Can someone please help me to understand how to simplify this expression?
I'm not sure if I interpreted your math correctly, but in general if you have something like
$\frac1{\sqrt{a}-\sqrt{b}}$, multiply the numerator and denominator by $\sqrt{a} + \sqrt{b}$
This will cancel out the square root operators from the denominator.
In your case, if I interpreted correctly, multiply the numerator and denominator by $\frac1{\sqrt{x+h}}+\frac1{\sqrt{x}}$.

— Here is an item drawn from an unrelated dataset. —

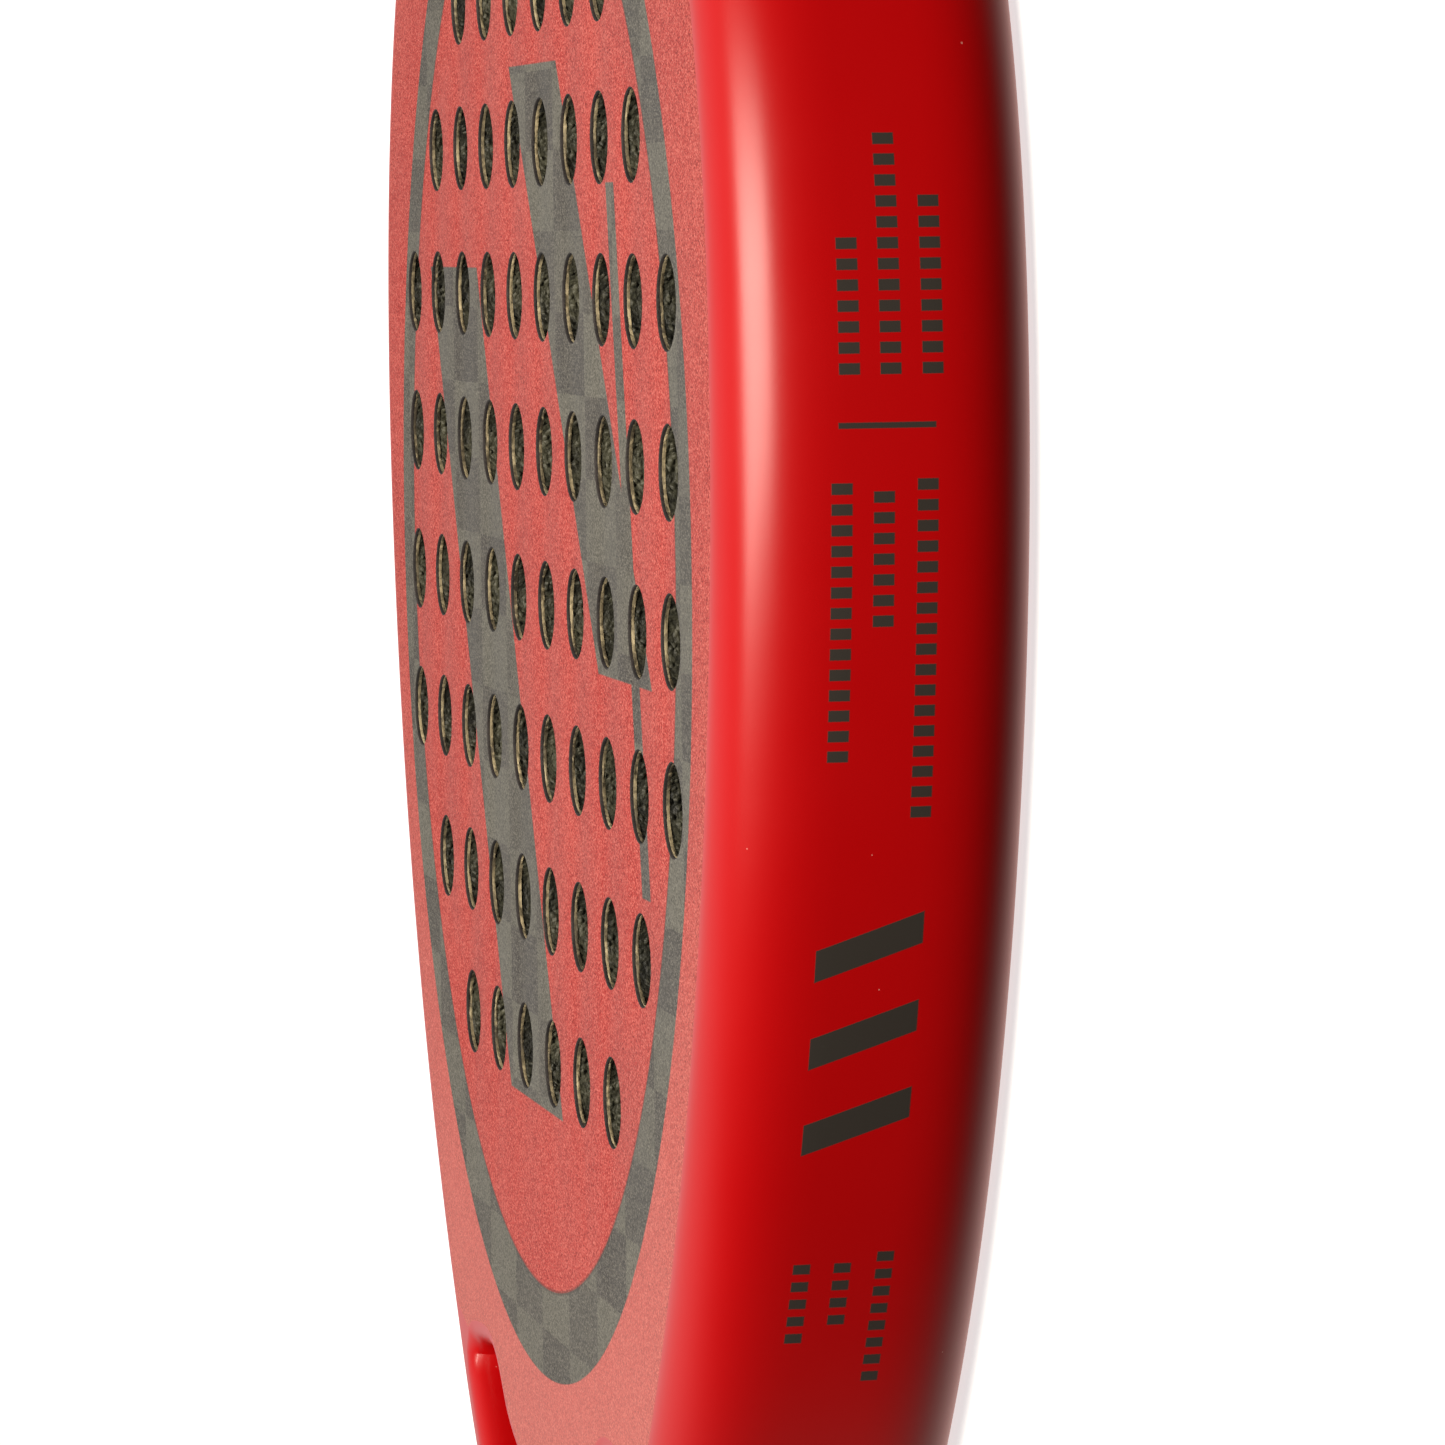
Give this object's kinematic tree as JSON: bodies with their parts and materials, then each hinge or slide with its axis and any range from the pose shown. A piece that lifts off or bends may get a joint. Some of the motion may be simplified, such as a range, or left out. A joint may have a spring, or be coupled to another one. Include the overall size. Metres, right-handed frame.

Combine and then simplify the numerator:
$$\frac{1}{\sqrt{x+h}} - \frac{1}{\sqrt{x}} = -\frac{\sqrt{x+h}-\sqrt{x}}{\sqrt{x+h}\sqrt{x}} $$
Use the fact that
$$ \sqrt{x+h}-\sqrt{x} = \frac{h}{\sqrt{x+h}+\sqrt{x}} $$
to get
$$\frac{1}{\sqrt{x+h}} - \frac{1}{\sqrt{x}} = -\frac{h}{(\sqrt{x+h}+\sqrt{x})\sqrt{x+h}\sqrt{x} } $$
I imagine you need this to compute the derivative of $1/\sqrt{x}$.
If you knew the derivation, I would tell you that $$\frac{1}{\sqrt{x+h}}-\frac{1}{\sqrt{x}}\sim h\left(\frac{1}{\sqrt{x}}\right)'=h\frac{1}{-2\sqrt{x^3}}$$ when $h$ is so small.